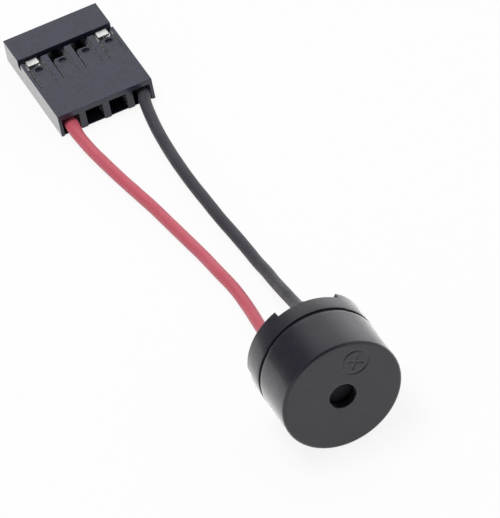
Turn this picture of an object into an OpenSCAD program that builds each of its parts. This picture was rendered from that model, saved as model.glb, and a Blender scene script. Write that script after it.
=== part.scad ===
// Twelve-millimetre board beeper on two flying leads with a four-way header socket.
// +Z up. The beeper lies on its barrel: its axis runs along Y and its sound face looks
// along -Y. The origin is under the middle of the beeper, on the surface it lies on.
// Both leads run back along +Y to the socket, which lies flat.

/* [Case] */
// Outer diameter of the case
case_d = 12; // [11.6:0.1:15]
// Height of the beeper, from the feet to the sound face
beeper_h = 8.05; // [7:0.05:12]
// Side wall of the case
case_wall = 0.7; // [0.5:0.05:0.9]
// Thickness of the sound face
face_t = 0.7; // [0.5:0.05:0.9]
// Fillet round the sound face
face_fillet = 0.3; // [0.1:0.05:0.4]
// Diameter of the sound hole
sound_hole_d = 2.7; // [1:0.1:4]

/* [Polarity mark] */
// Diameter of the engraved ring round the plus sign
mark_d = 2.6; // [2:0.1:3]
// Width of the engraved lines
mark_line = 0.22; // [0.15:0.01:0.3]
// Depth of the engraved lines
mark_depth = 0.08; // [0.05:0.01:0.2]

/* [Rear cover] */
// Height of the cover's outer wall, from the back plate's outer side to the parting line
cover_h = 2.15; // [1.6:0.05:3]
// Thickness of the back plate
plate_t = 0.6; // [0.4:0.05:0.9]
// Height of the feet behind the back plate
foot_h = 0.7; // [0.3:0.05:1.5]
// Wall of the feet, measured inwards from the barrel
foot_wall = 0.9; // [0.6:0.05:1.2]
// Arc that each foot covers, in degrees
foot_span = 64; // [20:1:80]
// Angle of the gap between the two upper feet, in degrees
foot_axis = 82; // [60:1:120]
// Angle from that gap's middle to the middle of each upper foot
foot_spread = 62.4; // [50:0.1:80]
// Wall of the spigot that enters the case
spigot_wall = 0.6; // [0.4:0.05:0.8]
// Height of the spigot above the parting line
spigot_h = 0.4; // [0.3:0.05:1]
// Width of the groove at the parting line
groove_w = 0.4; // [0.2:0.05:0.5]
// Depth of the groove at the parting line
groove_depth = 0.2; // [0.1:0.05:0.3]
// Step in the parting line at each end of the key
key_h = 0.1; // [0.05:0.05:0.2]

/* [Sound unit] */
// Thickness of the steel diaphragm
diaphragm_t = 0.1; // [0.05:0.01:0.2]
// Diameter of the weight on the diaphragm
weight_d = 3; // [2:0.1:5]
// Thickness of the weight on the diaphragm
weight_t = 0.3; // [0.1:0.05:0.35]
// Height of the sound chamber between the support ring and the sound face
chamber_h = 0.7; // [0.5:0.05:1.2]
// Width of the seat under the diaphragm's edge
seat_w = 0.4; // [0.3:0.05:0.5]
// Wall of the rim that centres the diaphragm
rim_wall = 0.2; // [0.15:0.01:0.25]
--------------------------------
* EXERCISE: Reprint the data above from the opening line to the line holding "sound_hole_d = 2.7; // [1:0.1:4]", inclusive, and nothing else.

* ANSWER IN FULL:
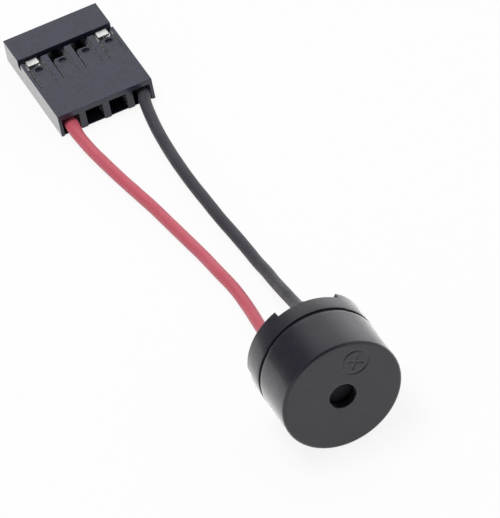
Turn this picture of an object into an OpenSCAD program that builds each of its parts. This picture was rendered from that model, saved as model.glb, and a Blender scene script. Write that script after it.
=== part.scad ===
// Twelve-millimetre board beeper on two flying leads with a four-way header socket.
// +Z up. The beeper lies on its barrel: its axis runs along Y and its sound face looks
// along -Y. The origin is under the middle of the beeper, on the surface it lies on.
// Both leads run back along +Y to the socket, which lies flat.

/* [Case] */
// Outer diameter of the case
case_d = 12; // [11.6:0.1:15]
// Height of the beeper, from the feet to the sound face
beeper_h = 8.05; // [7:0.05:12]
// Side wall of the case
case_wall = 0.7; // [0.5:0.05:0.9]
// Thickness of the sound face
face_t = 0.7; // [0.5:0.05:0.9]
// Fillet round the sound face
face_fillet = 0.3; // [0.1:0.05:0.4]
// Diameter of the sound hole
sound_hole_d = 2.7; // [1:0.1:4]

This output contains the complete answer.